Divers plans à caractère social avaient été rédigés pour encadrer la mise en œuvre de l’Accord National, parmi lesquels se distinguait le « plan national d’élimination de la pauvreté » 2004-2006.

En début de mandat, le président Garcia a pris le relais avec le programme « Juntos » (Ensemble) intégré à la Stratégie Nationale « Crecer » (Croître) qui prévoit notamment une aide financière directe aux bénéficiaires.

Le gouvernement a par ailleurs lancé plusieurs programmes relatifs au développement du secteur de la santé, des réseaux d’électrification et des infrastructures routières ainsi qu’à l’accès à l’eau potable et à l’amélioration de l’assainissement.

Avec l’appui international (PNUD et CE), l’objectif de réduire la proportion des pauvres à 30% en 2011 reste officiellement d’actualité, tandis que selon l’INEI, ce pourcentage  est passé de 44,5% en 2006 à 39,3% en 2007 puis à 36,2% en 2008.

Néanmoins, ces chiffres ne reflètent qu’imparfaitement la réalité péruvienne.

Les progrès enregistrés sont très différents selon que l’on considère la région de Lima qui, avec ses 8 millions d’habitants, représente la zone la plus économiquement active du pays, et le reste du Pérou et plus particulièrement la région des Andes où le taux de pauvreté stagne à hauteur de 60% et où les efforts gouvernementaux en matière d’équipements tardent à se concrétiser.

Depuis un an, l’efficacité de l’action gouvernementale dans le domaine social fait l’objet de nombreuses critiques de la part de l’opposition qui dénonce un maniement partisan des initiatives, une mauvaise gestion des fonds, des insuffisances dans la coordination des divers plans et un manque de références sérieuses pour justifier du choix de leurs bénéficiaires. 

 

ü  De graves tensions sociales qui dégénèrent en crise politique

 

Le 5 juin, à Bagua dans le département de l’Amazonas (nord du pays), une intervention des forces de l’ordre visant à déloger plusieurs milliers d’indigènes qui bloquaient des axes routiers a tourné au drame : 24 policiers et 10 civils sont tués.
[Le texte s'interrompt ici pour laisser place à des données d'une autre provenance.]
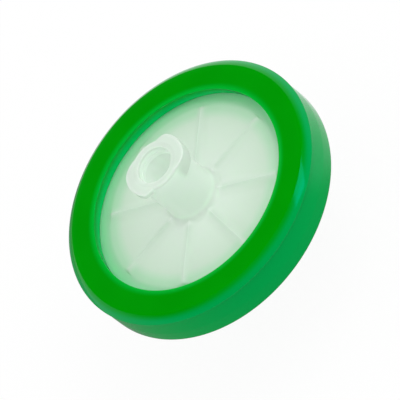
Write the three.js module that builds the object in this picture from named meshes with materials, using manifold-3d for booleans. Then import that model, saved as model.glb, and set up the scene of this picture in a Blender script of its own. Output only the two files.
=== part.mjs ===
// Syringe filter with a Luer-lock inlet, a Luer-slip outlet and an overmoulded sealing band.
// Millimetres. +Z runs along the filter's axis, out of the inlet. The origin is the centre of
// the inlet's mouth, where the syringe screws on, and the lugs lie along X.

import * as THREE from "three";
import { mergeVertices } from "three/addons/utils/BufferGeometryUtils.js";
import Module from "manifold-3d";

// ---- Driving sizes ----

const FACETS = 64; // round every turned form, so that pieces which fit share their facets
const ARC_FACET = 0.35; // length of the facets round an edge or in a fillet, at most
const BOND_GAP = 0.02; // between two pieces that are bonded or clamped face to face

// The stack along the axis, from the inlet's mouth down
const HUB_HEIGHT = 7.65; // mouth to the outer face of the inlet plate
const INLET_PLATE = 1.0;
const CHAMBER_DEPTH = 0.3; // free space over the membrane
const MEMBRANE_THICKNESS = 0.2;
const OUTLET_PLATE = 1.1;
const OUTLET_LENGTH = 12.25; // outer face of the outlet plate to the tip
const FLANGE_STEP = 0.2; // how far the outlet's clamping land stands over its flange

// The radii, from the outside in
const FILTER_DIAMETER = 33;
const BAND_WALL = 2.1; // of the band outside the plates' rims
const LIP_OVERLAP = 1.9; // of each band lip over the plates
const TONGUE_LENGTH = 2.84; // of the band between the plates' rims
const LAND_WIDTH = 1.06; // of the ring-shaped lands that clamp the membrane
const MEMBRANE_MARGIN = 0.15; // from the membrane's edge to the lands' outer edge

// The band's section
const FRONT_RECESS = 1.65; // from the band's front face down to the inlet plate
const BACK_RECESS = 0.85; // from the band's back face up to the outlet plate
const BEVEL_WIDTH = 0.95; // of the bevel round the front face
const BEVEL_DROP = 0.75;
const MOUTH_ROUND = 0.15; // edge of the window in the front face
const WINDOW_LEAN = 0.3; // how far the window's wall runs outwards on its way down to the plate
const WAIST_DEPTH = 0.32; // of the waist under the bevel's sharp edge
const WAIST_STEP = 0.3; // along the axis, from the sharp edge in to the waist
const BACK_FLANK = 1.9; // height of the back flange's straight side
const BACK_ROUND = 0.5;
const BACK_SETBACK = 0.1; // of the back flange inside the bevel's sharp edge

// The female Luer-lock hub
const BORE_RADIUS = 2.12; // of the tapered socket, just inside its lead-in
const LEAD_IN_DEPTH = 0.5;
const LEAD_IN_WIDTH = 0.08;
const LUER_TAPER = 0.03; // change of radius along the length, a six per cent taper
const SOCKET_FLOOR = 1.25; // left between the socket and the inlet plate's inner face
const PORT_RADIUS = 1.0; // through both plates
const HUB_WALL = 0.98;
const HUB_ROOT = 1.0; // fillet between hub and plate
const RIM_ROUND = 0.15;

// The two lugs, by angle from the X axis in degrees: a slow ramp, a crest and a steep end
const LUG_STANDOUT = 0.76; // of the crest over the hub's wall
const LUG_RAMP_START = -85;
const LUG_CREST_START = -30;
const LUG_CREST_END = 28;
const LUG_RAMP_END = 54;
const LUG_SUNK = 0.15; // how far both ends dip under the hub's wall
const LUG_DEPTH = 1.1; // mouth to the crest's lower edge, on the X axis
const LUG_FLANK = 0.6; // height of the slope under the crest
const LUG_EDGE = 0.12; // bevel between the crest and the mouth
const LUG_LEAD = 5.0; // climb of the underside in one turn
const LUG_STEPS = 24;

// The stiffening ribs on both plates
const RIB_COUNT = 8;
const RIB_FLANK = 1.5; // from a rib's crest to the foot of its hollow flank
const RIB_HEIGHT = 0.3;
const RIB_INSET = 0.16; // of the ribs' ends inside the lands' outer edge
const RIB_ROOT = 0.3; // sunk into the plate
const RIB_FACETS = 4; // along each flank

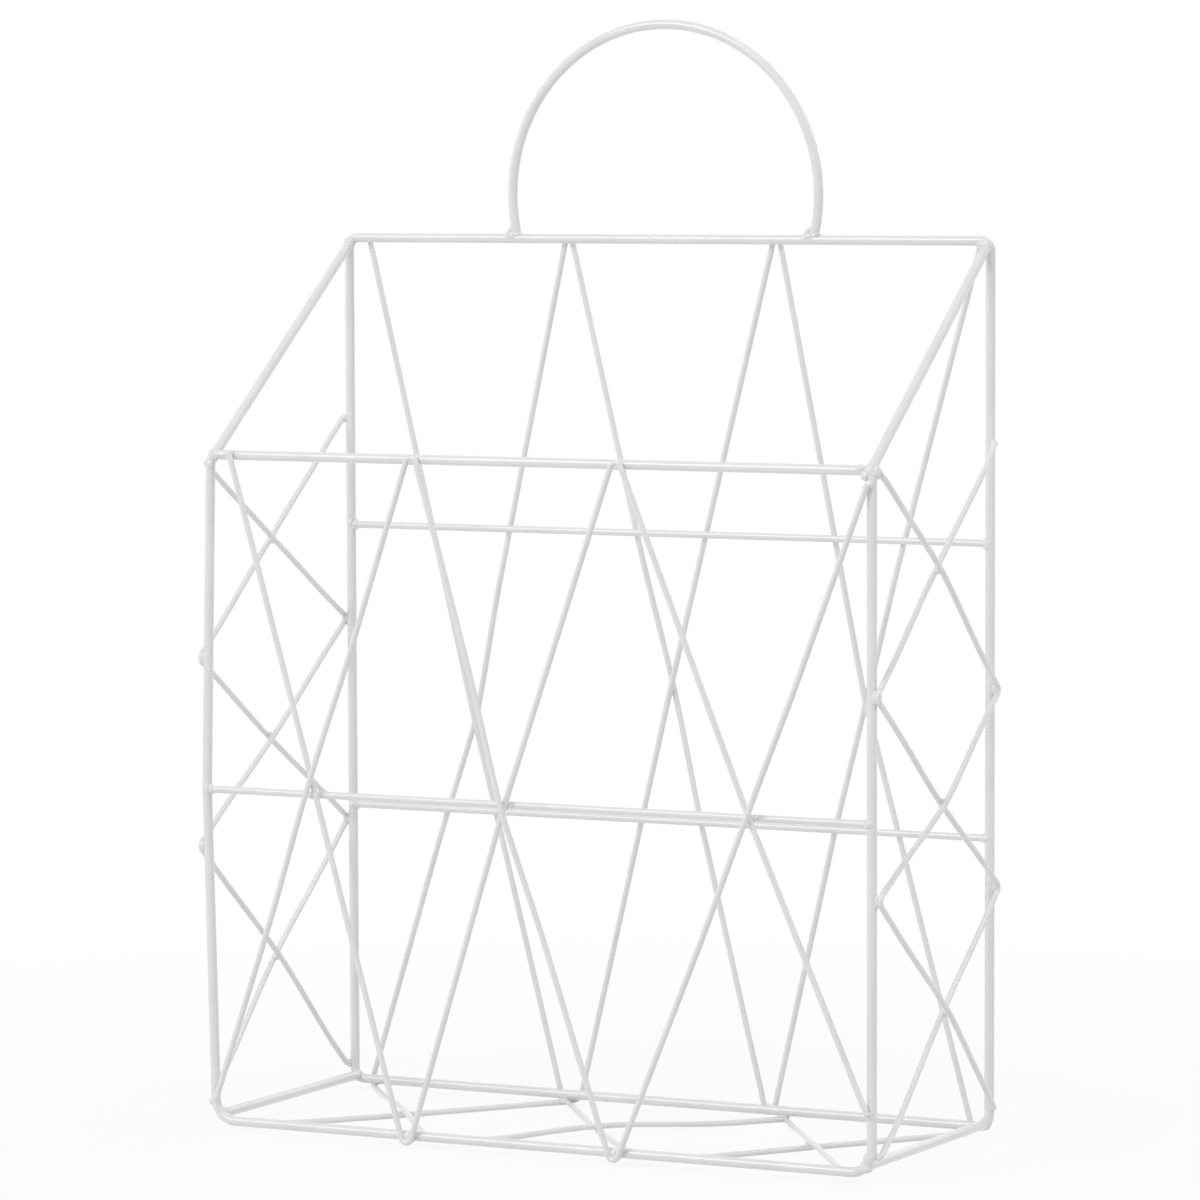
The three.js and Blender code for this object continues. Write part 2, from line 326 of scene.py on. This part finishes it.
def frame_loop(y, top, head_bend, foot_bend, bow_height=None, bow=0):
    quarter = pi / 2

    def corner(x, z, bend, turn):
        return arc(Vector((x, z)), bend, turn * quarter, (turn + 1) * quarter, BEND_STEP)

    outline = corner(RIGHT - head_bend, top - head_bend, head_bend, 0)
    outline += corner(LEFT + head_bend, top - head_bend, head_bend, 1)
    if bow:
        outline.append(Vector((LEFT - bow, bow_height)))
    outline += corner(LEFT + foot_bend, FLOOR + foot_bend, foot_bend, 2)
    outline += corner(RIGHT - foot_bend, FLOOR + foot_bend, foot_bend, 3)
    points = [Vector((spot.x, y, spot.y)) for spot in outline]
    return sweep(points, FRAME_WIRE, FRAME_SIDES, -TO_WALL, closed=True)


back_loop = frame_loop(BACK, BACK_TOP, TOP_BEND, BACK_FOOT_BEND)
add_piece("back_frame_wire", back_loop, COAT, "back_frame")
bow_height = FLOOR + FRONT_STAY_HEIGHT
front_loop = frame_loop(FRONT, FRONT_TOP, TOP_BEND, FRONT_FOOT_BEND, bow_height, UPRIGHT_BOW)
add_piece("front_frame_wire", front_loop, COAT, "front_frame")


# How far the middle of a bend lies inside the sharp corner
def inset(bend):
    return bend * (1 - sqrt(0.5))


def rail_ends(side, start_height, start_inset, end_height, end_inset, vertical):
    start = Vector((side * (RIGHT - start_inset), BACK, start_height - vertical * start_inset))
    end = Vector((side * (RIGHT - end_inset), FRONT, end_height - vertical * end_inset))
    return start, end


TOP_INSET = inset(TOP_BEND)
BACK_FOOT_INSET = inset(BACK_FOOT_BEND)
FRONT_FOOT_INSET = inset(FRONT_FOOT_BEND)
RAILS = {}
for hand, side in (("left", -1), ("right", 1)):
    RAILS[hand + "_upper_rail"] = rail_ends(side, BACK_TOP, TOP_INSET, FRONT_TOP, TOP_INSET, 1)
    RAILS[hand + "_lower_rail"] = rail_ends(side, FLOOR, BACK_FOOT_INSET, FLOOR, FRONT_FOOT_INSET, -1)
for name, (start, end) in RAILS.items():
    reach = (FRAME_RADIUS + WELD_GAP) / DEPTH
    points = [start.lerp(end, reach), start.lerp(end, 1 - reach)]
    wire = sweep(points, FRAME_WIRE, FRAME_SIDES, ALONG_X, start_cut=TO_WALL, end_cut=TO_WALL)
    add_piece(name + "_wire", wire, COAT, name)

# Beads of the rails: the reach in the seam at a rail's end and in the corner behind it, how far that
# one lies from the corner as a share of the seam's way, and the lumps that show on single corners
RAIL_SEAM_BEAD = (1.5, 2.3, 2.3)
RAIL_CORNER_BEAD = (2.5, 2.3, 2.5)
CORNER_SHARE = 0.4
CORNER_LUMPS = (
    ((RIGHT - 3.9, FRONT - 0.9, FRONT_TOP + 0.8), (2.1, 1.5, 1.5)),
    ((RIGHT - 2.2, FRONT - 1.2, FRONT_TOP - 2), (1.9, 1.4, 1.8)),
    ((RIGHT + 1.6, FRONT + 1.2, FRONT_TOP - 0.2), (1.7, 1.9, 2.1)),
    ((LEFT + 4.5, FRONT - 0.6, FRONT_TOP + 0.3), (4.2, 1.8, 1.8)),
    ((LEFT + 0.4, FRONT - 1.2, FRONT_TOP - 3.6), (1.8, 1.2, 2)),
    ((RIGHT - 3, BACK - 0.9, BACK_TOP - 1.4), (2.6, 1.5, 2)),
    ((RIGHT - 1.5, FRONT - 1.2, FLOOR + 5.5), (1.5, 1.2, 2.2)),
    ((RIGHT - 2, FRONT - 0.6, FLOOR + 1.8), (2.3, 1.9, 1.8)),
)

rail_beads = []
for start, end in RAILS.values():
    seam = (FRAME_RADIUS + WELD_GAP / 2) / DEPTH
    for share in (seam, 1 - seam):
        rail_beads.append((start.lerp(end, share), axes_from(end - start, UPWARD), RAIL_SEAM_BEAD))
        behind = share * CORNER_SHARE + (1 - CORNER_SHARE) * round(share)
        rail_beads.append((start.lerp(end, behind), UPRIGHT_AXES, RAIL_CORNER_BEAD))
for place, reach in CORNER_LUMPS:
    rail_beads.append((Vector(place), UPRIGHT_AXES, reach))
add_beads("rail_welds", rail_beads)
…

Les prémices de cet événement apparurent en avril, lorsque les communautés indigènes commencèrent à manifester leur refus d’une série de décrets pris par le président Garcia sur la base de pouvoirs accordés par le Congrès dans le cadre de la mise en œuvre du traité de libre échange avec les Etats-Unis. 
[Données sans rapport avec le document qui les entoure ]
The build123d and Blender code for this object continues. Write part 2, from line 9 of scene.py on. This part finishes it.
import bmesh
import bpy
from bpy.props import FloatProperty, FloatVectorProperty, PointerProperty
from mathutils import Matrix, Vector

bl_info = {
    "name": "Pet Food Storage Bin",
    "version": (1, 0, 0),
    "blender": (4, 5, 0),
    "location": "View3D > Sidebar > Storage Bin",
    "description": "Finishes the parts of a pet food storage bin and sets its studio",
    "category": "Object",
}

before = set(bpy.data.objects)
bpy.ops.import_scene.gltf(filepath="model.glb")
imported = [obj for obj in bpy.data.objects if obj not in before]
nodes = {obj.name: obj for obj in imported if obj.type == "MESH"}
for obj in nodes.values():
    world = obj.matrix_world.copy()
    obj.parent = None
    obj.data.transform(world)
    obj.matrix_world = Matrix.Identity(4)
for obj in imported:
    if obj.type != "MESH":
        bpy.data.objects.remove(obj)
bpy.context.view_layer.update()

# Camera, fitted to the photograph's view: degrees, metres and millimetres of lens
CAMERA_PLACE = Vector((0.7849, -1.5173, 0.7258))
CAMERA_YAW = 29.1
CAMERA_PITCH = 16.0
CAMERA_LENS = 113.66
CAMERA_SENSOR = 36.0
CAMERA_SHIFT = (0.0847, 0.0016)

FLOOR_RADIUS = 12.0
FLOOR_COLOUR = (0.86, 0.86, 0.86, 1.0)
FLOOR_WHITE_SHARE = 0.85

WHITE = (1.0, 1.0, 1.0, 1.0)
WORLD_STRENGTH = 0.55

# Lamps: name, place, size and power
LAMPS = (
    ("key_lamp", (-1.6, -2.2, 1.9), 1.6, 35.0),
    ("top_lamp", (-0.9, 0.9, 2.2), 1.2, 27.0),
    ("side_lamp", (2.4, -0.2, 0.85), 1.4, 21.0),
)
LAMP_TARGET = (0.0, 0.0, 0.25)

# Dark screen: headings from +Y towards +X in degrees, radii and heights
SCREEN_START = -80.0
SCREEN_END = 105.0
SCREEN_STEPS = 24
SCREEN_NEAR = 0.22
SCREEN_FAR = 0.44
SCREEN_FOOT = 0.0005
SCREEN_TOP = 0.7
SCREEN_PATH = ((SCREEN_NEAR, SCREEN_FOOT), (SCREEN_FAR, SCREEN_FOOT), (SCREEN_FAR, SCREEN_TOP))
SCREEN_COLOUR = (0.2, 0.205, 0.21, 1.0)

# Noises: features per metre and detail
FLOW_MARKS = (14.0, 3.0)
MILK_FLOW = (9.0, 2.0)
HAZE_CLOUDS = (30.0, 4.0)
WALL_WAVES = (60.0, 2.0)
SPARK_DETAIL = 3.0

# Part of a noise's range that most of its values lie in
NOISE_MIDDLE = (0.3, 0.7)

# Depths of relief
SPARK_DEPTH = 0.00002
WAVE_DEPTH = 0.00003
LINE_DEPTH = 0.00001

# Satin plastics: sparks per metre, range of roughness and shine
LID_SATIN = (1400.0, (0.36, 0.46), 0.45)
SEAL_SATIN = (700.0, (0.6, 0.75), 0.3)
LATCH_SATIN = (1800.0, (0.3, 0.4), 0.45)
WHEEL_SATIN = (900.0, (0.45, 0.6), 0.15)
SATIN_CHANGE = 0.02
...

Estimant leurs intérêts lésés par des dispositions qui conduisent selon eux à une privatisation de 45 millions d’hectares de la forêt amazonienne et de leurs ressources en eau, les Indiens entreprirent de couper des routes, d’interrompre les trafics fluviaux et de fermer des vannes de distribution de gaz.

Le gouvernement considère au contraire que les textes permettent de contrôler l’exploitation des milieux naturels tout en attirant les investissements étrangers et en préservant 12 millions d’hectares de zone forestière pour les communautés indigènes et 15 millions d’hectares comme réserves écologiques.

Une table de négociations réunissant des représentants du gouvernement et des communautés indigènes ne donna pas de résultat concret et le Congrès décida de repousser sine die l’examen des textes contestés, ce qui enflamma les esprits et conduisit aux évènements de Bagua.

 

Ces évènements ont immédiatement pris une tournure politique, le Premier ministre Yehude Simon dénonçant une manipulation des communautés autochtones par des acteurs « hostiles à la démocratie » comme les nationalistes de Ollanta Humala. Pour sa part, le président Garcia a déclaré y voir l’intervention pernicieuse de son homologue bolivien qui, dans un passé récent, avait adressé à un congrès indigène une correspondance encourageant les aspirations à l’indépendance des peuples nativos.

De son coté, Alberto Pizango, président de l’Association Interethnique pour le Développement de la Forêt Péruvienne (AIDESEP), déclarait que le drame était lié à la signature du traité de libre échange avec les Etats-Unis qui conduisait à privatiser l’eau et les terres de la nation et à fusiller ses frères qui défendaient le droit de tous les Péruviens à vivre dignement sur leur territoire.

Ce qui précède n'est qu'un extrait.